Pada kompetensi sosial, masyarakat adalah perangkat
perilaku yang merupakan dasar bagi pemahaman diri dengan bagian yang tidak
terpisahkan dari lingkungan sosial serta tercapainya interaksi sosial secara
objektif dan efisien.
4. Kompetensi Profesional
Profesi dalam bahasa latin disebut profession yang
digunakan untuk menunjukkan pernyataan publik yang dibuat oleh seseorang yang
bermaksud menduduki suatu jabatan publik. Guru adalah salah satu faktor penting
dalam penyelenggaraan pendidikan di sekolah. Oleh karena itu, meningkatkan mutu
pendidikan berarti meningkatkan mutu guru. Meningkatkan mutu guru bukan hanya
dari kesejahteraannya tetapi juga profesionalitasnya.
Kompetensi profesional berkaitan dengan bidang studi,
menurut Slamet PH (2006) terdiri dari sub-kompetensi:
a. Memahami mata pelajaran yang telah disiapkan
untuk mengajar.
b. Memahami standar kompetensi dan standar isi
mata pelajaran yang tertera dalam Peraturan Menteri serta bahan ajar yang ada
dalam Kurikulum Tingkat Satuan Pendidikan (KTSP).
c. Memahami struktur, konsep, antar mata
pelajaran terkait.
d. Menerapkan konsep-konsep keilmuan dalam
kehidupan sehari-hari.
Sejalan dengan hal itu, UU No. 14 tahun 2005 Bab II Pasal
2 ayat (1) menyatakan guru mempunyai kedudukan sebagai tenaga profesional pada
jenjang pendidikan dasar, pendidikan menengah dan pendidikan anak usia dini
pada jalur pendidikan formal yang diangkat sesuai dengan peraturan
perundang-undangan profesional, dan profesional berarti melakukan sesuatu
sebagai pekerjaan pokok sebagai profesi dan bukan sebagai pengisi waktu luang
atau sebagai hobi belaka.
Djojonegoro dalam Sagala mengungkapkan bahwa
profesionalisme dalam suatu pekerjaan ditentukan oleh tiga faktor penting
yakni:
1) Memiliki keahlian khusus yang dipersiapkan
oleh program pendidikan keahlian atau spesialisasi.
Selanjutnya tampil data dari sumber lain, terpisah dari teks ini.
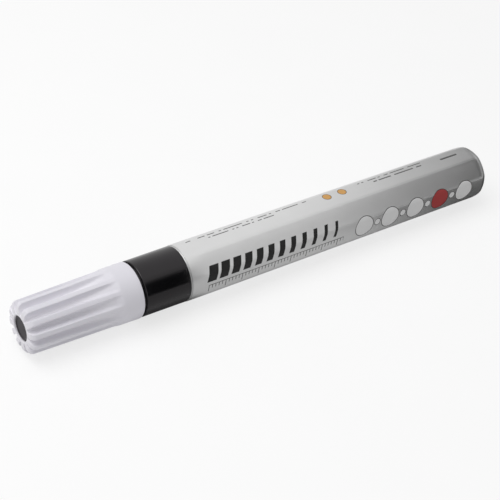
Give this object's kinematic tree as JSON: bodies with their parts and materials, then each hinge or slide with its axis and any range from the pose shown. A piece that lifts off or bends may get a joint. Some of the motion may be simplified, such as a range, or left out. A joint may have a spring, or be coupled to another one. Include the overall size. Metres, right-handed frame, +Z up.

2) Memiliki kemampuan memperbaiki kemampuan
3) Memperoleh penghasilan yang memadai sebagai
imbalan terhadap keahlian tersebut.
Guru yang terjamin kualitasnya diyakini mampu
melaksanakan tugas dan fungsinya dengan baik. Penjaminan mutu guru perlu
dilakukan dari waktu ke waktu demi terselenggaranya layanan pembelajaran yang
berkualitas. Guru yang bermutu niscaya mampu melaksanakan pendidikan,
pengajaran dan pelatihan yang efektif dan efisien. Guru yang profesional
diyakini mampu memotivasi siswa untuk mengoptimalkan potensinya dalam kerangka
pencapaian standar pendidikan yang ditetapkan.
Sesungguhnya banyak upaya dapat dilakukan dalam rangka
mewujudkan keempat kompetensi guru tersebut seperti melalui kegiatan pendidikan
dan pelatihan yang relevan, menghadiri berbagai pertemuan ilmiah, mengadakan
penelitian, khususnya PTK (Penelitian Tindakan Kelas), melanjutkan pendidikan
ke jenjang yang lebih tinggi, dan menulis karya ilmiah. Empat kompetensi ini saling berhubungan satu
dengan lain, saling mengisi ruang sehingga guru akan terlihat lebih matang baik
itu dalam aspek kemampuan, kecakapan maupun keterampilan.